After the initial shock, whatever you’ll set yourself to do, you’ll want to make every second count right ? To me that’s the good life.
It’s a life where every second is delicious and is lived to its full extent. It’s the one where you relearn to live in the present moment and honor the gift of life. It’s the one where you can face death with a smile because you know you lived fully and could not have lived better. No time was wasted in anger, resentment or regrets.
Now Why Wait for a Death Sentence to Start Making Every Day Matter?
Death and life are big questions in everyone’s life. They are worth digging. We are lucky to have access to the knowledge from other people. We don’t need to repeat their mistakes. Let’s listen to old people’s regrets [link]. Let’s listen to what those who faced death have to say [link]. Let’s understand how little time we have with the ones we love [link].
Let’s start tomorrow with the intent to live the good life.
Hopefully, this reading put some good energy in your hearth. But beware, we are talking about a lifetime’s journey here. We need patience, humility and kindness towards ourselves. We live in a performance oriented society and we like to set objectives and measure performance. Walking towards the good life requires another approach. You won’t get results by forcing and pushing. It takes time, self-reflection and practice. I can’t show you the way. You have to walk it yourself.

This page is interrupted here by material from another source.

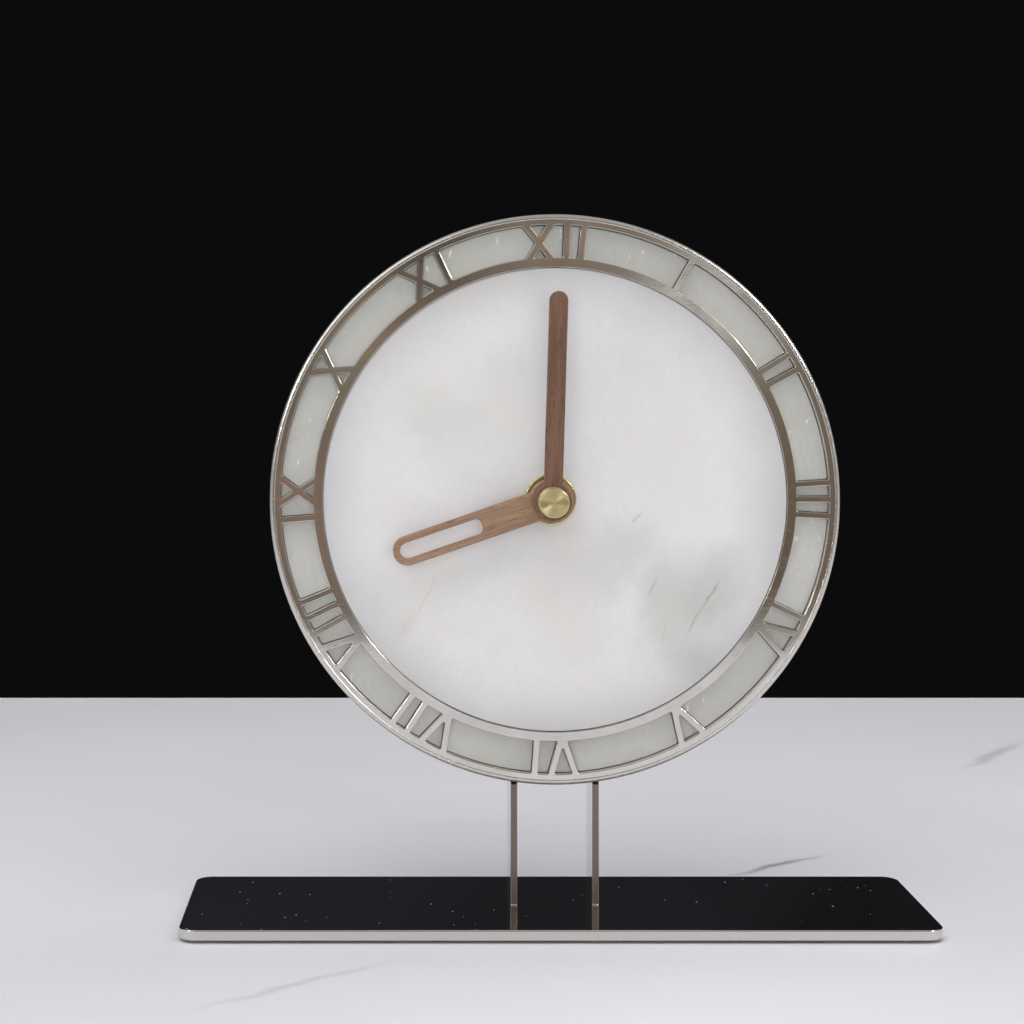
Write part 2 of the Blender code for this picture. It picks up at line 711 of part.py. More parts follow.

I just hope we’ll meet somewhere along the path.
Peace on you dear reader.
I wish you the good life.
Some Thoughts About Time
Straight from the podcast linked above:
Ask a 60 year old if he would trade his seat with a 90 year old and a trillion dollars. Most will say no. Now ask yourself the same question: would you be 90 year old and have a trillion dollars ?
Ask children if they would sell their arm for 1M$? If they would sell their legs for 5M$ ? If they would sell an eye, an arm and a leg for 10M$?
Your time and your health are immensely worth. If you answered no to the first question, you’re already rich of about a trillion dollars. That’s a lot. Don’t waste that.
Some Trails You May Want to Explore
Those readings were great tools for my personal advancement on the journey: The power of now by Eckhart Tolle, Sit like a buddha by Lodro Rinzler.
The first one leads you to rethink this particular relationship we have with the present moment. The second one helps you setting an habit of meditation.
I highly recommend you give a try to meditation. It’s a life quality enhancer. It’s like going to the gym but for the mind. First it makes no difference but after a few months you feel that you changed for the better.
For me this means more clarity, more self awareness, a higher base level of happiness.
The activity is fascinating when you get used to it. Try it. There is nothing to lose, everything to gain.
Plus, and most importantly, if you can’t find 5-10 minutes each day to improve your life quality, you’re in a bad, very bad environment.
Remember you can’t run and enjoy the chocolate bar at the same time.
Highlights From The Book
“All of humanity’s problems,” Blaise Pascal said in 1654, “stem from man’s inability to sit quietly in a room alone.”
If Zeno and Buddha needed teachers to advance, then we will definitely need help. And the ability to admit that is evidence of not a small bit of wisdom!
Most of us would be seized with fear if our bodies went numb, and would do everything possible to avoid it, yet we take no interest at all in the numbing of our souls.
- Epictetus
“When you realize there is nothing lacking,” Lao Tzu says, “the whole world belongs to you.”
The less we are convinced of our exceptionalism, the greater ability we have to understand and contribute to our environment, the less blindly driven we are by our own needs, the more clearly we can appreciate the needs of those around us, the more we can appreciate the larger ecosystem of which we are a part.
Nobody realizes just how much they love someone while they’re booking back-to back-to-back meetings.
It was Cicero who said that to study philosophy is to learn how to die.